Image Processing and Denoising

Dual encoders with heterogeneous input sources—noisy images and auxiliary feature buffers—are combined for robust denoising in rendering (Yang et al., 2019). Parallel encoders specialize in capturing complementary information (e.g., color vs. geometric detail).

Semantic Segmentation

Dual encoder segmentation models, such as SPG-CDENet (Tian et al., 30 Oct 2025), separately process global context and localized regions with explicit cross-attention and flow-based decoders for fine boundary recovery.

5. Advantages and Limitations of Dual Encoder Structures

Strengths:

Computational independence at inference: Each encoder can be separately precomputed, enabling efficient large-scale retrieval.
Input flexibility: Permits heterogeneous or domain-specialized encoders.
Modularity: Sensible extension point for additional fusion modules, negative sampling, or domain-bridging improvements.

Limitations:

Potential for embedding space misalignment in fully asymmetric designs (Dong et al., 2022).
Absence of early interaction limits expressivity for dense, highly-coupled matching tasks (cf. cross-encoder models in image-text).
Reliance on post-encoding fusion or distillation to capture intermodal dependencies when needed (Lei et al., 2022).

Recent work demonstrates that careful architectural choices (e.g., projection layer sharing, hybrid partial fusion, online distillation, GNN-augmented representation) can mitigate these trade-offs and yield state-of-the-art accuracy at practical inference budget (Dong et al., 2022, Liu et al., 2022, Monath et al., 2023).

6. Representative Implementations

Paper/Domain	Encoder Forms	Similarity/Scoring	Loss Function	Key Results
(Dong et al., 2022)	Transformer towers	Dot/Cosine	Contrastive softmax	SDE > ADE; projection sharing closes gap
(Bhowmik et al., 2021)	BERT stacks	Dot product	Cross-entropy	3–25x faster than reranker BLINK
(Tian et al., 30 Oct 2025)	Dual ResNet-50, cross-attn	Segmentation fusions	Dice + cross-entropy	Outperforms prior SOTA on multi-organ segmentation
(Chen et al., 2010)	Linear map + alternation	Side information, sum-rate	Rate-distortion surface	Successive refinability, energy efficient
(Jiang et al., 2024)	GCN (pose), I3D (RGB)	Dual-stream fusion	InfoNCE	Improved sign-video retrieval

7. Impact and Ongoing Research Directions

The dual encoder structure underpins scalable information retrieval, efficient cross-modal matching, distributed coding architectures, and is a foundational design for many production systems.

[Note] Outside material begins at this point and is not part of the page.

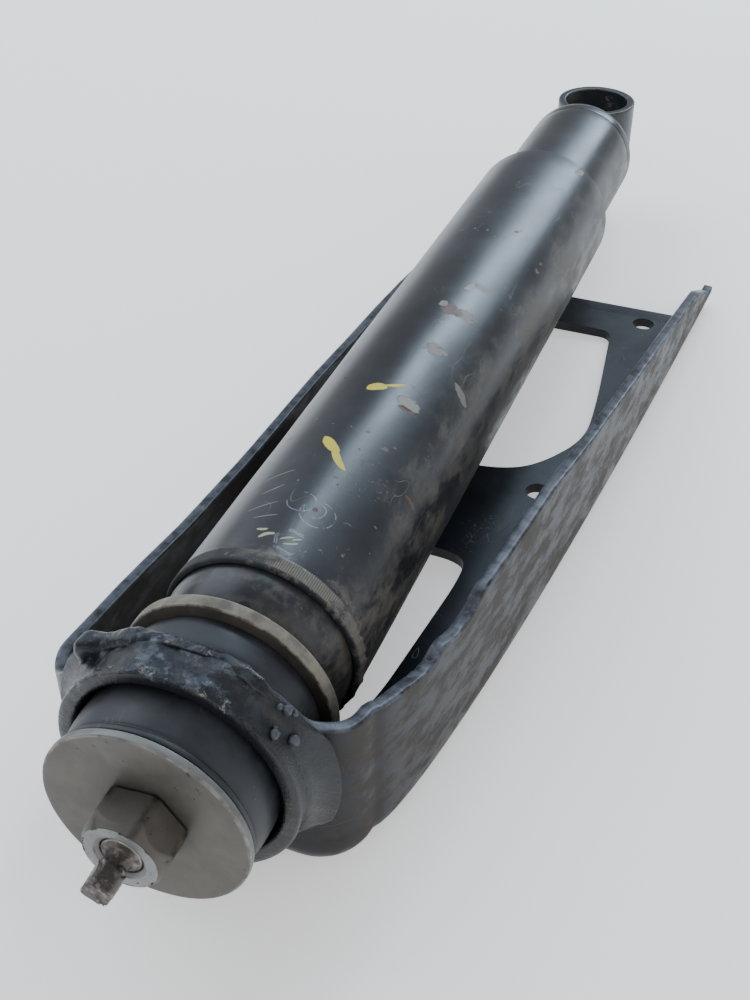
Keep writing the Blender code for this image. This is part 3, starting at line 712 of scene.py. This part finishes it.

Research is actively examining:

Embedding space alignment and regularization
Structured inter-encoder interaction (e.g., GNN, attention, masking)
Dynamic index maintenance and negative sampling (Monath et al., 2023)
Heterogeneous input handling (domain adaptation, specialization)
Integration of semantic or spatial priors (Tian et al., 30 Oct 2025)

The formal and empirical understanding of dual encoder architectures continues to advance, with performance breakthroughs often driven by innovations in partial parameter sharing, fusion strategies, index-aware optimization, and domain-specific modeling choices across deep learning, classical coding, and hybrid systems.